Policy-makers may also seek to facilitate the development of high-voltage transmission across state lines. It has long been an adage that the Great Plains states represent the “Saudi Arabia of wind”, given the exceptional resources there. To some degree, those states might as well be in Saudi Arabia, given the major challenges of building transmission that would move electrons generated there to more densely populated states in the east or west. The US has added approximately 1.5GW of high-voltage direct current transmission since 2010. By comparison, China has added 80GW over that time.

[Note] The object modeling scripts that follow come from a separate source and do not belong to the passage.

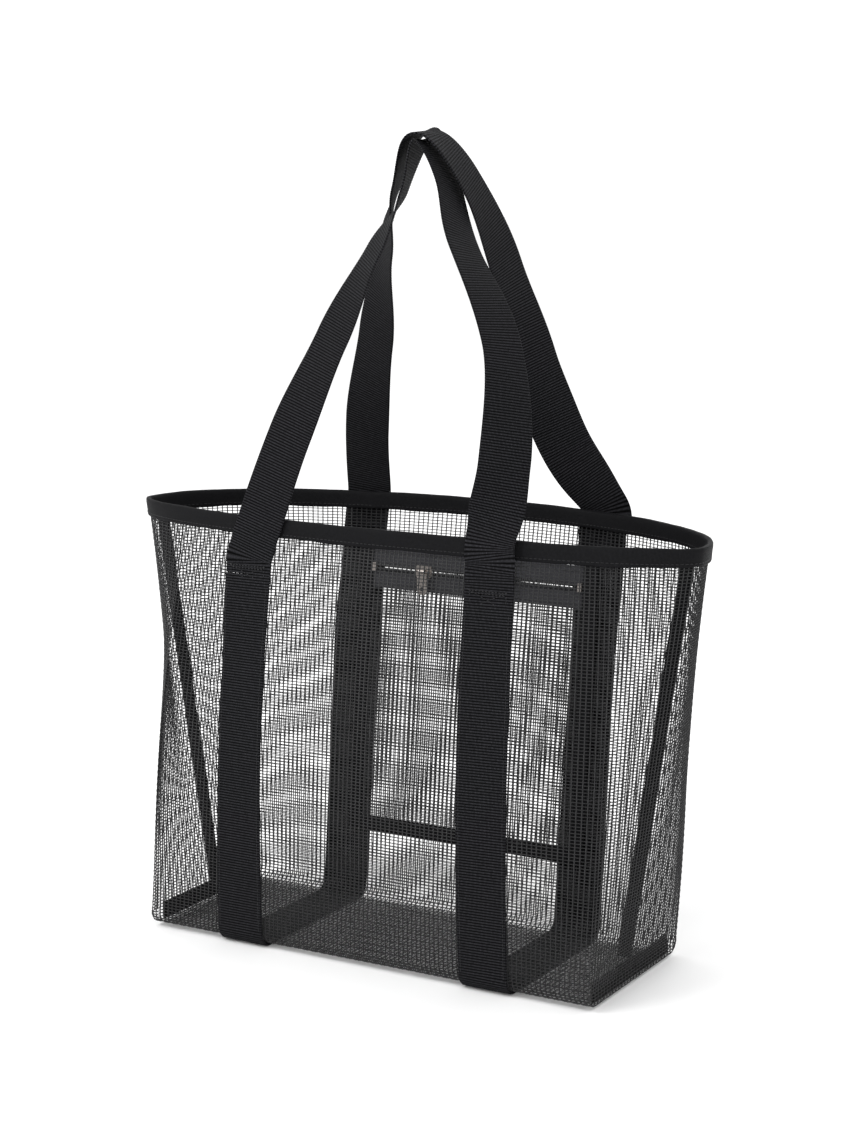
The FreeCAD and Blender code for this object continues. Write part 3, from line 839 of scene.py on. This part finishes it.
def make_webbing(name, route, body=None, nodes=()):
    """A flat woven band along a route, with its ribs raised."""
    settings = bpy.context.scene.beach_bag
    line, across, through, run = evenly(route, settings.rib_pitch / 4)
    half = list(WEBBING_SECTION)
    top = half + [(-u, t) for u, t in half[-2::-1]]
    section = top + [(u, -t) for u, t in top[-2:0:-1]]
    size = len(section)
    u = np.array([s[0] for s in section])[None, :, None]
    t = np.array([s[1] for s in section])[None, :, None]
    wide, thick = WEBBING_WIDTH / 2, WEBBING_THICKNESS / 2 - 0.05 * MM
    points = line[:, None] + across[:, None] * u * wide + through[:, None] * t * thick
    out = np.broadcast_to(through[:, None], points.shape) * t
    count = len(line)
    piece = mesh_object(name, points.reshape(-1, 3), ring_faces(count, size))
    set_attribute(piece.data, "out", "FLOAT_VECTOR", out.reshape(-1, 3))
    set_attribute(piece.data, "run", "FLOAT", np.repeat(run, size))
    add_uv(piece, np.repeat(run, size), np.tile(u.ravel() * wide, count))
    face_outward(piece)
    grow(
        piece,
        rib_tree(),
        pitch=settings.rib_pitch,
        height=settings.rib_height,
        material=material("black_webbing"),
    )
    if body:
        place(piece, body, "webbing", *nodes)
    return piece


def add_uv(piece, run, across):
    """A UV map in metres: across the tape, and along it."""
    layer = piece.data.uv_layers.new(name="UVMap")
    corners = np.zeros(len(piece.data.loops), np.int32)
    piece.data.loops.foreach_get("vertex_index", corners)
    both = np.stack([np.asarray(across)[corners], np.asarray(run)[corners]], axis=1)
    layer.data.foreach_set("uv", both.astype(np.float32).ravel())


def face_outward(piece):
    """Turn a closed mesh the right way out by the sign of its volume."""
    mesh = piece.data
    mesh.calc_loop_triangles()
    points = np.zeros(len(mesh.vertices) * 3)
    mesh.vertices.foreach_get("co", points)
    corners = np.zeros(len(mesh.loop_triangles) * 3, np.int32)
    mesh.loop_triangles.foreach_get("vertices", corners)
    a, b, c = points.reshape(-1, 3)[corners.reshape(-1, 3)].transpose(1, 0, 2)
    if (np.cross(a, b) * c).sum() < 0:
        mesh.flip_normals()


# ---- folded tapes


def tube_object(name, rings, closed=False):
    """A closed piece from rings of points [ring, point, xyz], joined end to end or capped."""
    count, size = rings.shape[:2]
    piece = mesh_object(name, rings.reshape(-1, 3), ring_faces(count, size, closed))
    round_steps = np.linalg.norm(rings[0] - np.roll(rings[0], 1, 0), axis=1)
    run = distances(rings.mean(axis=1))
    add_uv(piece, np.repeat(run, size), np.tile(np.cumsum(round_steps), count))
    face_outward(piece)
    smooth(piece)
    return piece


def finish_tape(piece, *nodes):
    piece.data.materials.append(material("binding_tape"))
    return place(piece, "root", "binding", *nodes)


def ripple(run, scale, seed):
    """A gentle uneven wave, the same on every run."""
    random = np.random.default_rng(seed)
    total = np.zeros_like(run)
    for wavelength, height in ((0.09, 0.5), (0.041, 0.3), (0.017, 0.2)):
        total += height * np.sin(2 * math.pi * run / wavelength + random.uniform(0, 2 * math.pi))
    return total * scale


def rim_ring(offset, height):
    """Points right round the wall at one height and offset, front then back."""
    fractions = np.linspace(0, 1, 261)
    front = wall(-1, fractions, [height], offset)[0][:-1]
    back = wall(1, fractions[::-1], [height], offset)[0][:-1]
    return np.concatenate([front, back])


RIM_SECTION = (
    (1.25, -11.6), (1.5, -10.4), (1.38, -8.0), (1.42, -4.5), (1.5, -2.0), (1.3, -0.2), (0.7, 0.75),
    (-0.6, 1.0), (-1.9, 0.75), (-2.5, -0.2), (-2.7, -2.0), (-2.62, -4.5), (-2.58, -8.0), (-2.7, -10.4),
    (-2.45, -11.6), (-0.6, -11.2),
)


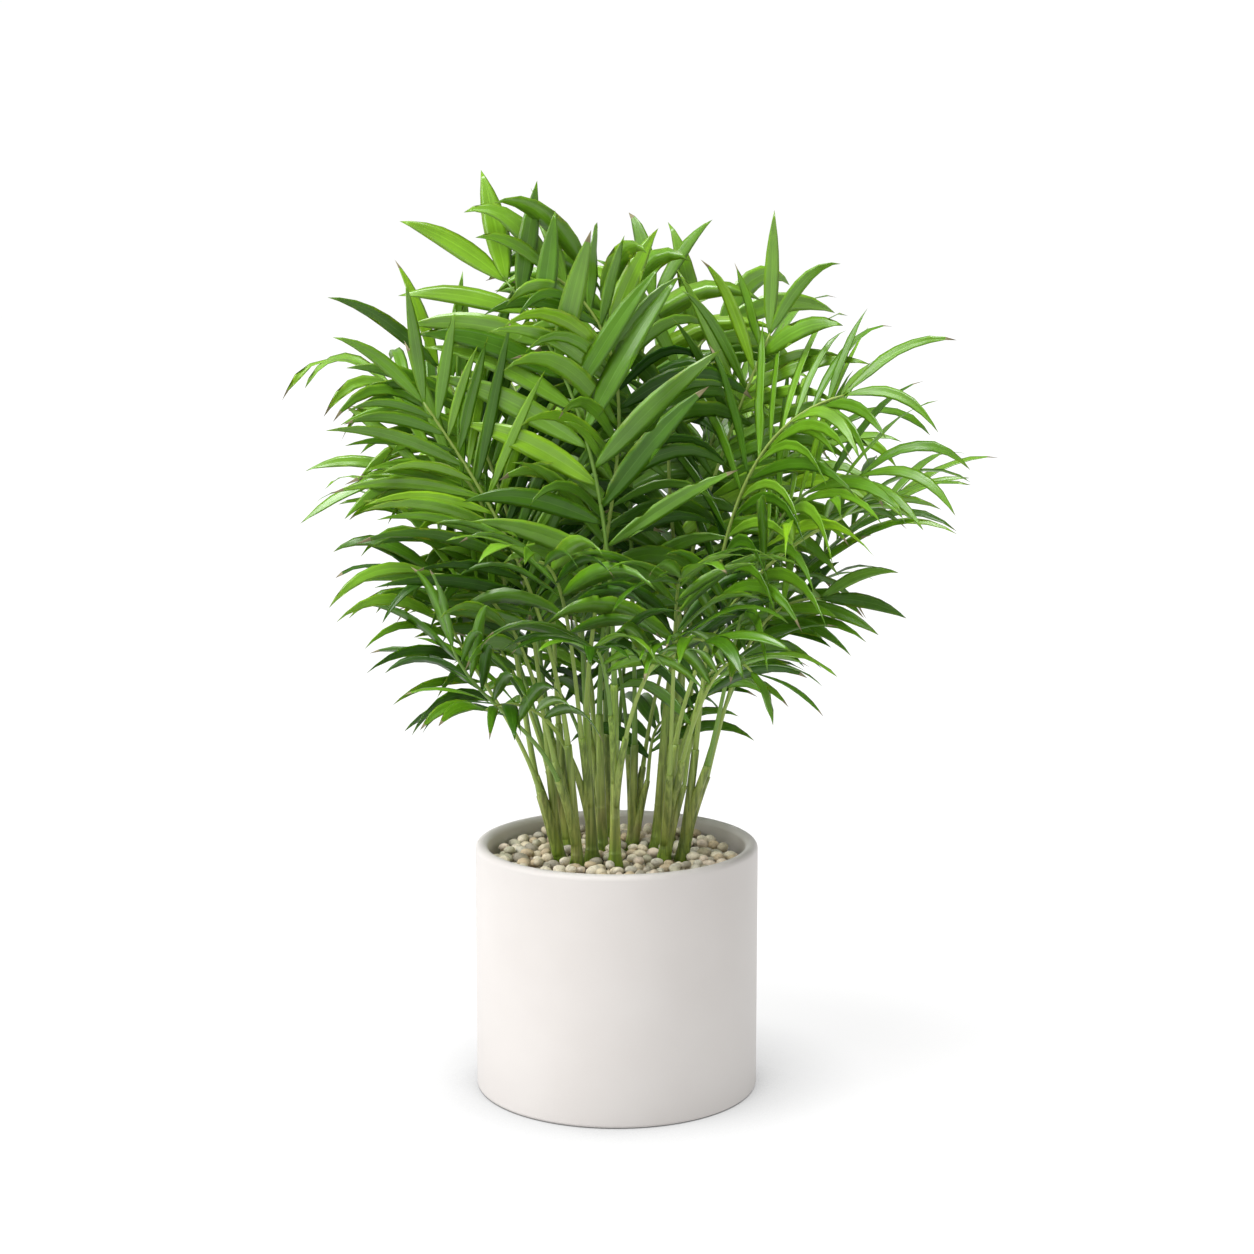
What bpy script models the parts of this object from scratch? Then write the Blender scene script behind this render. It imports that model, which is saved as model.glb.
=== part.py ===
"""A parlour palm in a straight-sided ceramic pot topped with pebbles.

Twelve slim canes rise from the pebbles in one clump and lean outwards. Each cane carries a few
fronds: a bare stalk, then a rib with a row of long pointed leaflets on each side and a forked pair
at the tip. All sizes are in metres, +Z is up, and the origin is the middle of the pot's underside.
"""

import math
import random

import bmesh
import bpy
from mathutils import Matrix, Vector
from mathutils.bvhtree import BVHTree

# Pot: a plain cylinder with a soft lip and a small round at the foot
POT_RADIUS = 0.100
POT_HEIGHT = 0.176
POT_WALL = 0.009
POT_FLOOR = 0.010
LIP_ROUND = 0.0045
FOOT_ROUND = 0.0020
POT_SIDES = 44

# Filling: potting mix below, a layer of pebbles above it
GAP = 0.0003
PEBBLE_TOP = 0.1620
PEBBLE_DEPTH = 0.018
FILL_RADIUS = POT_RADIUS - POT_WALL - GAP
FILL_SIDES = 36
PEBBLE_COUNT = 26
PEBBLE_RADIUS = 0.0066
PEBBLE_CLEAR = 0.0030

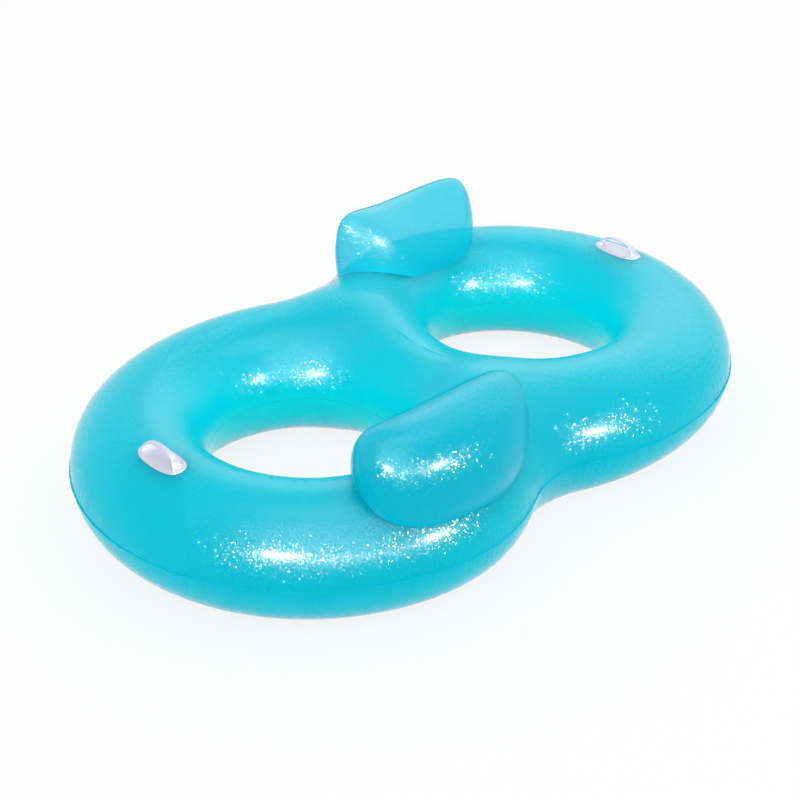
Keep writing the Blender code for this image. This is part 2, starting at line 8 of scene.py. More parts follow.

Investment is needed at lower voltages too. Our passive, one-directional, electricity distribution system is under strain as new distributed generation capacity comes online. In addition, policy-makers might also consider ways to expand support for EV charging stations. As sales of such cars grow, consumers are already putting greater pressure on certain distribution nodes around the country. Ensuring that EV “fuel” demand is managed in an orderly manner will be important. Finally, the changes afoot and to come will require what might best be described as infrastructure “software”. Most importantly and pressingly, this must include the reform of electricity markets to take into account the new realities of 21st century power supply and demand.
It may also include expanded programs to educate energy professionals on the new realities of modern energy markets. And, yes, it could include more software to improve energy monitoring and optimize system performance. In closing, I would reiterate that none of this need be done at the exclusion of investing in traditional energy infrastructure where the needs are also pressing. However, any rational discussion about energy infrastructure investment today must do more than take into account the current situation. It must also consider where we will be tomorrow.